Sid Meier's Starships : Tips and Tricks

Yes. In fact, you can stack two ships on the same tile too. But keep in mind that damage inflicted on a tile will apply to all ships on that tile. So, if the enemy does enough damage, they can destroy both of your ships in a single shot. Considering that cannons can often do 200-300 hp damage easily, that can be enough to destroy both ships if they are stacked. So, stacking can be risky.

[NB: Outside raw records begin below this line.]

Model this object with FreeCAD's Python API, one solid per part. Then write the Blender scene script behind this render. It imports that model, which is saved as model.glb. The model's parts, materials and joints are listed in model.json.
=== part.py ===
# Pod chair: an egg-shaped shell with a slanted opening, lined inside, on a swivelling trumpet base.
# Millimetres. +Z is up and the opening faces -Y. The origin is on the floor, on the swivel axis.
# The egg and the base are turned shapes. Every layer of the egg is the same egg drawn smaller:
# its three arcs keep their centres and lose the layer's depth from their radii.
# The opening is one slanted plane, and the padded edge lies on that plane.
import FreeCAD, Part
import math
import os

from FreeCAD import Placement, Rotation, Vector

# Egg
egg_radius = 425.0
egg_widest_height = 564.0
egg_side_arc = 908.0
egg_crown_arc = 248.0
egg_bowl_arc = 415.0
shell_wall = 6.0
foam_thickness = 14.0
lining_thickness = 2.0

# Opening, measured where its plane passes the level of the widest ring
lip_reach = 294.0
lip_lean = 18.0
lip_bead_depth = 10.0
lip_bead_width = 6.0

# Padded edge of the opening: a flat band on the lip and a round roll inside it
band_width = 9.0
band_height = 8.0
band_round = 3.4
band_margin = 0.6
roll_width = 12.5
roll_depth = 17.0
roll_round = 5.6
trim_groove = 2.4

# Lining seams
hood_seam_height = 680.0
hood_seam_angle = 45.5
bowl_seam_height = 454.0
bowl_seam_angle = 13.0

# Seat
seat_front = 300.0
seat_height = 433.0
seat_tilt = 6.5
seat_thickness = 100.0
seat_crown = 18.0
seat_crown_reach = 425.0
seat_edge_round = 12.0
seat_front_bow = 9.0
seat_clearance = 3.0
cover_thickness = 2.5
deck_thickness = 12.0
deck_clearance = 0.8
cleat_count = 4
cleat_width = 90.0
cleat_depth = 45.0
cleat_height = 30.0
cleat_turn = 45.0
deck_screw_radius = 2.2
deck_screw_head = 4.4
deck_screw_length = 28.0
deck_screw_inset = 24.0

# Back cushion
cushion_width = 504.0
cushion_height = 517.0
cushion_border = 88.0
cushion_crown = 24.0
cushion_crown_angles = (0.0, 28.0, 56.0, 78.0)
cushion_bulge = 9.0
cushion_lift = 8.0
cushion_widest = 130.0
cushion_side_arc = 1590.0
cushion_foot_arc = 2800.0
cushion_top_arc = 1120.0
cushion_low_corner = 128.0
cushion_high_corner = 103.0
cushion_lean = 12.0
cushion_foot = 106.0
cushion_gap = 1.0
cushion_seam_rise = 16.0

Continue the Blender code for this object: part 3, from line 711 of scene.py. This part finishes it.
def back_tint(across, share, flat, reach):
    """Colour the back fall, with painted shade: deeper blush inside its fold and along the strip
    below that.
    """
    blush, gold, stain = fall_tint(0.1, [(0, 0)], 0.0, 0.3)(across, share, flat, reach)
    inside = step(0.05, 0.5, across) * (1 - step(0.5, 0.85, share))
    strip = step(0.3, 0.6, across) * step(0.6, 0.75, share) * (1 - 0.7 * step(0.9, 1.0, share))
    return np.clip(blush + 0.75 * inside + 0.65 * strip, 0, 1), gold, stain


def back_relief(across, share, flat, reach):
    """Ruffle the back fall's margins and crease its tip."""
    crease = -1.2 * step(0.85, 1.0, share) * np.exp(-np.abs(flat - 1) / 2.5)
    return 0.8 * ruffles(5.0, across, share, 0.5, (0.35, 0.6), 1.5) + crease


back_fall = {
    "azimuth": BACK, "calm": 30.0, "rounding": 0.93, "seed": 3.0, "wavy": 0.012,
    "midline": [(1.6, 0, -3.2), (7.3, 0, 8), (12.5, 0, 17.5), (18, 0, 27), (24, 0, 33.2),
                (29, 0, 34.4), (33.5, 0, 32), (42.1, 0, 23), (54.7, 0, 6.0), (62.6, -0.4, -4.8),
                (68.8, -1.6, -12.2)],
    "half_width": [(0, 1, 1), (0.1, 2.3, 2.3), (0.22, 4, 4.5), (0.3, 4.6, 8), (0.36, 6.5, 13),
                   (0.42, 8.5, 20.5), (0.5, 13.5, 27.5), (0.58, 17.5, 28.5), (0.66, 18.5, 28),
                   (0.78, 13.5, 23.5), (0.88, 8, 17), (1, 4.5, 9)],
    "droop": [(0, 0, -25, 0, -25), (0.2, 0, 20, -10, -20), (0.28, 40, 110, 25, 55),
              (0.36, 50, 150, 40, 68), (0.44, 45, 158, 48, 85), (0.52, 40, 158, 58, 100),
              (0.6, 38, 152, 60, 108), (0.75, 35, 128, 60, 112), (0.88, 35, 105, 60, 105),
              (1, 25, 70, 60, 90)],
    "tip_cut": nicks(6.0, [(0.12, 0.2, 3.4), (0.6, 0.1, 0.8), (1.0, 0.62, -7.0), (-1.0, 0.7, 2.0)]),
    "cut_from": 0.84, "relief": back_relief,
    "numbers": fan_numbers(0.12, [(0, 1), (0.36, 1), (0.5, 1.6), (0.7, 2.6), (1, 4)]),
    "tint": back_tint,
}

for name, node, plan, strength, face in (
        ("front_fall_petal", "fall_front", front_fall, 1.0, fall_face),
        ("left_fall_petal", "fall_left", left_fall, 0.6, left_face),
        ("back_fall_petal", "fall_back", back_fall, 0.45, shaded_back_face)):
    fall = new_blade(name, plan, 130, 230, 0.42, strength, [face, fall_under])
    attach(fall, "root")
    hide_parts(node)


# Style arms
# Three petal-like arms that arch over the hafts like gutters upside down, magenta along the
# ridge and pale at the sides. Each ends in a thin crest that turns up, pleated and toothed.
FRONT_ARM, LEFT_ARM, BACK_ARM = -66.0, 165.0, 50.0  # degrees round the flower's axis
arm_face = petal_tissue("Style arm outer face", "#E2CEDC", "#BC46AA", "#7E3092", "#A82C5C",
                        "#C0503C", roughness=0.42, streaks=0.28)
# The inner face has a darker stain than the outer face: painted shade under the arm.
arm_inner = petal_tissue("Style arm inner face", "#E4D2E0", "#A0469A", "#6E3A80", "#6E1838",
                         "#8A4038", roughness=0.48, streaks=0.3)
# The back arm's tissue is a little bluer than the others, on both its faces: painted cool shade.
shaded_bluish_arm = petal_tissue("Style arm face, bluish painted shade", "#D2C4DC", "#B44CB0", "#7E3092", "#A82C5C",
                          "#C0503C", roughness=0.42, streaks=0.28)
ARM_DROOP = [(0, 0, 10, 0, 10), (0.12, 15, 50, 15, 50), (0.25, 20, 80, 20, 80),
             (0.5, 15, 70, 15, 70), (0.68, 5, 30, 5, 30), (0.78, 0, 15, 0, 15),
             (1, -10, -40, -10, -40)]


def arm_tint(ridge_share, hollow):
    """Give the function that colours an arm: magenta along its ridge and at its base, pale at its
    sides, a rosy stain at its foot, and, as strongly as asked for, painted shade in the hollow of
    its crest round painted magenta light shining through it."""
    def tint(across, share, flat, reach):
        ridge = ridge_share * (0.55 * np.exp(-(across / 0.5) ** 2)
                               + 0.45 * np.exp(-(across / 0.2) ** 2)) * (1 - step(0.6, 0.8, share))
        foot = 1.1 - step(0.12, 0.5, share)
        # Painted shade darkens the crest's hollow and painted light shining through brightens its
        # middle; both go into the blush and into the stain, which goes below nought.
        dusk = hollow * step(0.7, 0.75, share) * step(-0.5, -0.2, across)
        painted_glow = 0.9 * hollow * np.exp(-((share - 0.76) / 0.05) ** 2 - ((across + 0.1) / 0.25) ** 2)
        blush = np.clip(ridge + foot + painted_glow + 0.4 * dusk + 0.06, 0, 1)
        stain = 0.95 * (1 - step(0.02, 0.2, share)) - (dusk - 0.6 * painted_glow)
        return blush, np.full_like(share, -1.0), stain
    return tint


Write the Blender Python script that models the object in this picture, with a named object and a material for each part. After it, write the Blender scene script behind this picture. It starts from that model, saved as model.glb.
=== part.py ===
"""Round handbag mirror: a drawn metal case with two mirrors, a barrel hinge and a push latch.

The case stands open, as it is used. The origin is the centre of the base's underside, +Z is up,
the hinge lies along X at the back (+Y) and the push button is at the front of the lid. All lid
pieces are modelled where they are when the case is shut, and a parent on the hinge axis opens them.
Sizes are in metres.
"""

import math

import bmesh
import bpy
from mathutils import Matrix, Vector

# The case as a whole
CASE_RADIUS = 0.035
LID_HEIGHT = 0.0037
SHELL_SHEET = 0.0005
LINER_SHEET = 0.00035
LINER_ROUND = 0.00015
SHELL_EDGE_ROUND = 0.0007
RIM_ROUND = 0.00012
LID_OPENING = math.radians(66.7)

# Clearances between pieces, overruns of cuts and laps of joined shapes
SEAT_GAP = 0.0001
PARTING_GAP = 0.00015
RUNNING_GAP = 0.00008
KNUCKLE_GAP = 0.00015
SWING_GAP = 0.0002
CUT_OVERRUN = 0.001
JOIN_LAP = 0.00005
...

Also: Don't stack fighters on the same tile as your permanently-cloaked ships. That's just asking for trouble.
 
Yes. In fact, you can stack two ships on the same tile too. But keep in mind that damage inflicted on a tile will apply to all ships on that tile. So, if the enemy does enough damage, they can destroy both of your ships in a single shot. Considering that cannons can often do 200-300 hp damage easily, that can be enough to destroy both ships if they are stacked. So, stacking can be risky.

Indeed, realized both those facts by myself. But after so much Civ V and BE, without stacking, it was something new to me!
 
I believe that this was how stacking was handled in Civ1 and 2. You were allowed as many units as you wanted on a tile, but if one died, they all died.
 
I think stacking also reduces the overall damage of attacks. But considering how powerful cannons are, it doesn't matter if it goes from 300 damage to 250.

Or that it's a stack of 15HP Fighters.

You were allowed as many units as you wanted on a tile, but if one died, they all died.

Not quite. Your 15HP fighter will die, but the 300HP Fast Battleship with Level 8 Shields will suffer some damage from the attack (if the attack did less than 300 damage). So after launching a Fighter as chaff, move it one tile off your cloaked ships to avoid unnecessary repair costs.
 
Another tip: there are battle maps that inflict auto damage on your ships every time they move. But this damage only applies to your capital ships, not your fighters. So, a good tip on these kinds of maps is not to use your capital ships but use as many fighters as possible to win the mission. That way, your capital ships won't take any damage.
 
Another tip: there are battle maps that inflict auto damage on your ships every time they move. But this damage only applies to your capital ships, not your fighters. So, a good tip on these kinds of maps is not to use your capital ships but use as many fighters as possible to win the mission. That way, your capital ships won't take any damage.

Unless you have to escort a ship to a location. Especially if it's your Flagship... [pissed]
 
Unless you have to escort a ship to a location. Especially if it's your Flagship... [pissed]

True, in that case, you will have to move your ship. But you should still move your ship as efficiently as possible and use fighters to chase down enemy ships.
 
- Add warp nexuses to your planets before you do anything else. Warp nexuses give you free movement but also link the bonuses of your planets. So add a warp nexus before you move your ships and before you add modules.

How does the warp nexus help you link bonuses for your planets? The tooltip doesn't clarify how and wich planetary bonuses apply.
 
The bonuses you can link are the ones that don't affect the planet. So not workbots or something like that. The discounts on modules, repairs, new ships, and technology all link. Also barter. It's mostly a time saver. If you have the warp nexus up you can travel between the planet's for free anyway, it would be a pain to fly to one to repair, another for a new ship, then for cannons, barter world to buy more science and to a network to get technology.
 
Warp Nexii also increase the influence cost of planets. So if you're planning on buying a planet straight up, don't buy a Warp Nexus until it's part of your Federation. Otherwise your 500 Credit buying price goes to 1500.

Also if you leave your fleet over a planet, the AI doesn't seem to want to engage it (even if you're not at peace with them) so if you absolutely need a Barter planet, stay there at the end of your turn.
 
I didn't know that's what increased the cost of influence. It seemed random to me. I've seen different costs though. 1000, 2000, etc. I wonder I'd the number of opponents the nexus connects the planet to is a factor.
 
It's definitely the Nexus. I'd fly to a planet, check the Influence cost, realise I have no money, so I connect it to my Barter Planet Network and suddenly it goes from 500 to 1500. And then I say "oh right, I should have travelled back.

It's always 500 to 1500 I've seen. I think the cost depends on how well-developed the planet is too. Adding several cities and improvements jumps it to 2000-2500
 
I really like using all the fighter stuff. Random modules, plus some fighter boosting wonders can turn them from cannon fodder into a low to mid level ship.